We like to think that healthcare providers place their primary focus on their patients’ health. However, the truth is that American health care is also business. Accordingly, the people working in it keep an eye to their bottom line. The problem is that the bottom line of health care isn’t just about money; it’s also about people’s lives. When providers focus too much on the money, they can place lives at risk.
This is part of the argument raised by a recent lawsuit. In North Carolina, residents sued HCA Healthcare for creating a monopoly they argue has led to higher costs and lower quality.
An antitrust case with healthcare consequences
The North Carolina lawsuit is technically directed against HCA’s anti-competitive business practices.

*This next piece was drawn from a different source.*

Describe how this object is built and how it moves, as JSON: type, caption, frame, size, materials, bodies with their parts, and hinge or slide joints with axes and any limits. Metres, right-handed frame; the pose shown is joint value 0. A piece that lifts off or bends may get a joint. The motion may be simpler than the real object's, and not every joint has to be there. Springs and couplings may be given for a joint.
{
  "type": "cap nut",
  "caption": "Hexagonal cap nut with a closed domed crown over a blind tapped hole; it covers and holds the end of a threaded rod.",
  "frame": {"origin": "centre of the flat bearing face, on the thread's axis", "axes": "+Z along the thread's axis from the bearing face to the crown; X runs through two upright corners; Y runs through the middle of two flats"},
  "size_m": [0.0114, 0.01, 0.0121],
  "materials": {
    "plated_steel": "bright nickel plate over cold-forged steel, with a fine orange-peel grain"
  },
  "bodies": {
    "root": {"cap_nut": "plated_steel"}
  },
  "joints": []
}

Still, it could have serious implications for medical malpractice cases in North Carolina and elsewhere.
As Fierce Healthcare notes in its reporting, HCA runs a staggering 90 percent of all inpatient hospital care in western North Carolina. This market share resulted from a 1995 merger that saw Mission Health unit combine with St. Joseph’s Hospital. That meant Mission Health no longer had true competition. HCA gained its market share when it bought Mission Health in 2019.
One might expect the state would have blocked Mission Health’s merger with St. Joseph’s. Instead, they permitted it because Mission Health had agreed to state oversight. However, the state later removed the oversight restrictions. When it did, it also got rid of Mission Health’s antitrust immunities.

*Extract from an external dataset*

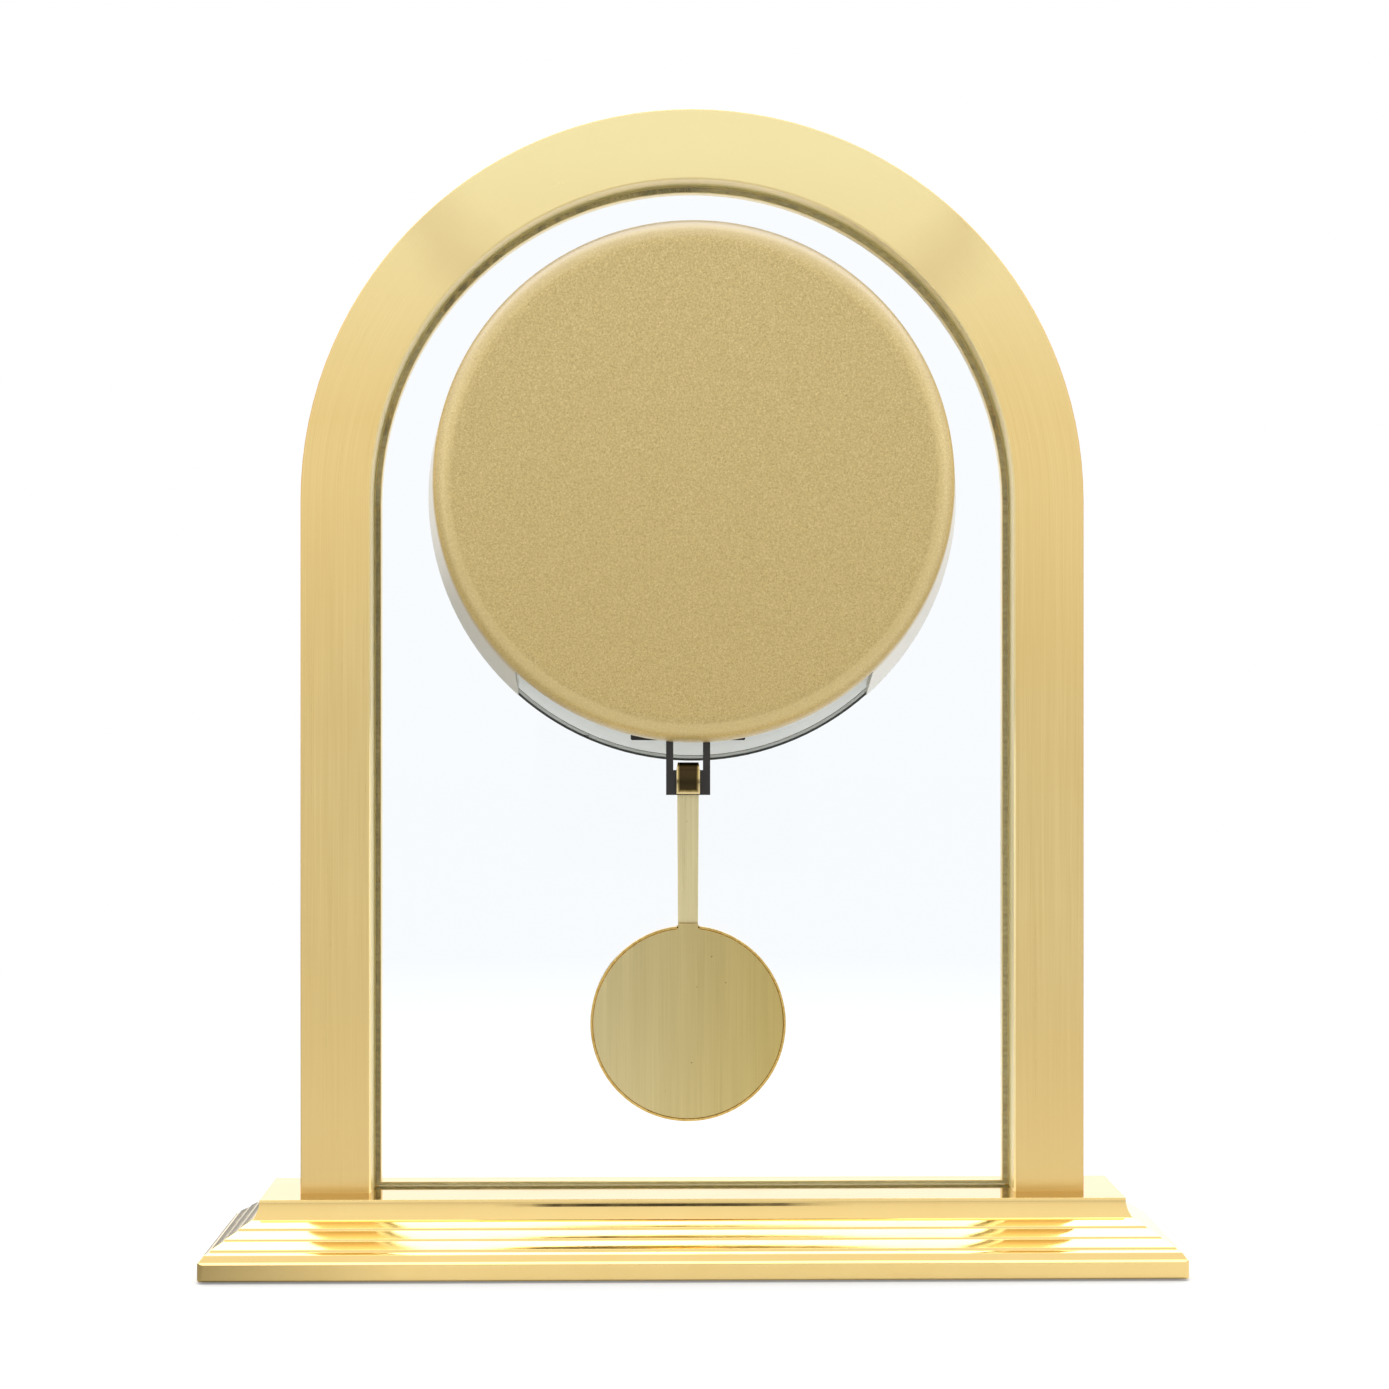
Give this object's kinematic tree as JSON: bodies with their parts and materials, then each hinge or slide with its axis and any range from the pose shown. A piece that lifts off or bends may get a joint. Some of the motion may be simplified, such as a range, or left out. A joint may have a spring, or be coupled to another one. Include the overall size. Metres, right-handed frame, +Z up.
{
  "type": "mantel clock",
  "caption": "Arch-top brass and glass mantel clock on a moulded base, with a covered quartz movement and a swinging pendulum behind the glass.",
  "frame": {"origin": "centre of the felt's underside, where the clock rests", "axes": "+Z up, +Y the way the dial faces, -Y the way the rear cover faces, +X to the right when looking at the rear"},
  "size_m": [0.2342, 0.0578, 0.281],
  "materials": {
    "brushed_brass": "satin brushed, clear lacquered",
    "polished_brass": "mirror polished",
    "satin_bob_brass": "fine vertical brushing, lacquered",
    "gear_brass": "machined",
    "hook_brass": "dark polished strip",
    "gold_speckle_paint": "gold speckled paint on moulded plastic",
    "glass": "clear, polished edges",
    "lens_glass": "clear, domed",
    "silver_aluminium": "matt anodised, printed front",
    "black_plastic": "moulded, fine grain",
    "white_plastic": "moulded",
    "clear_tape": "thin bedding tape",
    "black_rubber": "moulded",
    "black_felt": "short pile",
    "black_painted_steel": "satin black",
    "steel": "zinc plated",
    "black_hand": "satin black",
    "battery_wrap": "printed wrap, plain",
    "circuit_green": "solder mask",
    "copper_wire": "enamelled winding",
    "magnet": "ground ferrite",
    "nylon": "moulded natural"
  },
  "bodies": {
    "frame": {"base_plinth": "polished_brass", "base_plate": "black_painted_steel", "base_felt": "black_felt", "base_plate_screws": "steel", "arch_fixing_screws": "steel", "arch_frame": "brushed_brass", "glass_pane": "glass", "glass_bedding_tape": "clear_tape", "cover_ring": "white_plastic", "dial_plate": "silver_aluminium", "dial_seal": "black_rubber", "dial_bezel": "polished_brass", "dial_lens": "lens_glass", "hour_markers": "polished_brass", "movement_front_case": "black_plastic", "movement_rear_case": "black_plastic", "case_screws": "steel", "case_pillars": "black_plastic", "fixing_washer": "black_rubber", "fixing_nut": "gear_brass", "nut_washer": "gear_brass", "battery": "battery_wrap", "battery_contacts": "steel", "circuit_board": "circuit_green", "quartz_crystal": "steel", "motor_coil": "copper_wire", "motor_stator": "steel", "pendulum_housing": "black_plastic", "hanger_pin": "steel", "pendulum_coil": "copper_wire"},
    "cover": {"rear_cover": "gold_speckle_paint"},
    "hanger": {"pendulum_hanger": "black_plastic", "hanger_magnet": "magnet"},
    "pendulum": {"pendulum_hook": "hook_brass", "pendulum_rod": "satin_bob_brass", "bob_shell": "polished_brass", "bob_back": "satin_bob_brass"},
    "minute_arbor": {"cannon_pinion": "gear_brass", "minute_hand": "black_hand", "hand_nut": "polished_brass"},
    "hour_pipe": {"hour_wheel": "nylon", "hour_hand": "black_hand"},
    "setting_arbor": {"minute_wheel": "nylon", "setting_knob": "black_plastic"},
    "centre_wheel": {"centre_wheel": "gear_brass"},
    "third_wheel": {"third_wheel": "nylon"},
    "seconds_wheel": {"seconds_wheel": "nylon"},
    "intermediate_wheel": {"intermediate_wheel": "nylon"},
    "rotor": {"rotor": "magnet"}
  },
  "joints": [
    {"name": "rear_cover_slide", "type": "slide", "parent": "frame", "child": "cover", "axis": [0, -1, 0], "range_m": [0, 0.05]},
    {"name": "pendulum_swing", "type": "hinge", "parent": "frame", "child": "hanger", "pos_m": [-0.0014, -0.0205, 0.152], "axis": [0, -1, 0], "range_deg": [-6, 6]},
    {"name": "rod_rock", "type": "hinge", "parent": "hanger", "child": "pendulum", "pos_m": [-0.0014, -0.0205, 0.1206], "axis": [1, 0, 0], "range_deg": [-2, 2]},
    {"name": "minute_hand_turn", "type": "hinge", "parent": "frame", "child": "minute_arbor", "pos_m": [0, -0.0104, 0.187], "axis": [0, -1, 0], "continuous": true},
    {"name": "hour_hand_turn", "type": "hinge", "parent": "frame", "child": "hour_pipe", "pos_m": [0, -0.0104, 0.187], "axis": [0, -1, 0], "continuous": true},
    {"name": "setting_knob_turn", "type": "hinge", "parent": "frame", "child": "setting_arbor", "pos_m": [-0.01108, -0.0104, 0.18895], "axis": [0, -1, 0], "continuous": true},
    {"name": "intermediate_wheel_turn", "type": "hinge", "parent": "frame", "child": "intermediate_wheel", "pos_m": [-0.0001, -0.0104, 0.2005], "axis": [0, -1, 0], "continuous": true},
    {"name": "rotor_turn", "type": "hinge", "parent": "frame", "child": "rotor", "pos_m": [-0.00574, -0.0104, 0.19845], "axis": [0, -1, 0], "continuous": true},
    {"name": "seconds_wheel_turn", "type": "hinge", "parent": "frame", "child": "seconds_wheel", "pos_m": [0.00679, -0.0104, 0.20171], "axis": [0, -1, 0], "continuous": true},
    {"name": "third_wheel_turn", "type": "hinge", "parent": "frame", "child": "third_wheel", "pos_m": [0.00836, -0.0104, 0.19285], "axis": [0, -1, 0], "continuous": true},
    {"name": "centre_wheel_turn", "type": "hinge", "parent": "frame", "child": "centre_wheel", "pos_m": [0, -0.0104, 0.187], "axis": [0, -1, 0], "continuous": true}
  ],
  "couplings": [
    {"joint": "hour_hand_turn", "follows": "minute_hand_turn", "ratio": 0.083333},
    {"joint": "setting_knob_turn", "follows": "minute_hand_turn", "ratio": -0.33333},
    {"joint": "rotor_turn", "follows": "intermediate_wheel_turn", "ratio": -5},
    {"joint": "seconds_wheel_turn", "follows": "intermediate_wheel_turn", "ratio": -0.16667},
    {"joint": "third_wheel_turn", "follows": "intermediate_wheel_turn", "ratio": 0.020833},
    {"joint": "centre_wheel_turn", "follows": "intermediate_wheel_turn", "ratio": -0.0027778}
  ]
}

Accordingly, North Carolina residents have sued HCA for its purchase of Mission Health and its use of anti-competitive tactics. These include forcing providers to accept gag clauses and insurance companies to accept “all-or-none” arrangements. Effectively, anyone who wants to work in health care in western North Carolina has to play by HCA’s rules. At the same time, HCA has refused to provide mandatory pricing transparency.
Still, residents may be less concerned by those actions than by their consequences. As several lawmakers noted in an open letter to the Citizen Times, HCA’s actions have real consequences for the quality of the region’s health care:
- Fewer conditions covered
- No pre-approval for patient care, meaning more patients find themselves saddled with unexpected medical debt
- Numerous staffing cuts, accompanied by numerous departures from deeply dissatisfied nurses and doctors
- Increased patient safety risks, including at least one death
Obviously, it’s this last point that stands out as a safety concern. However, it’s worth remembering that health concerns don’t live in a vacuum. People who worry that they cannot afford medical procedures may choose not to get the treatment they need. Even delaying certain treatments can cause real problems.
When could such anti-competitive tactics lead to malpractice?
We don’t typically hear complaints about questionable business practices and think they could lead to medical malpractice. However, in this case, that’s a real consideration.
Healthcare providers owe their patients a certain standard or duty of care. When providers fail to uphold that duty and their failures lead to real harm, that’s medical malpractice. While it’s easiest to imagine malpractice resulting from missed diagnoses or surgical errors, you could potentially see harm result from an understaffed hospital’s inability to treat a patient in time.
The lawsuit against HCA originated in North Carolina. Still, the issues it raises are as pertinent to Florida residents as they are to anyone anywhere. Standards of care apply at multiple levels, and hospital chains that don’t meet those standards could open themselves up to multiple malpractice claims.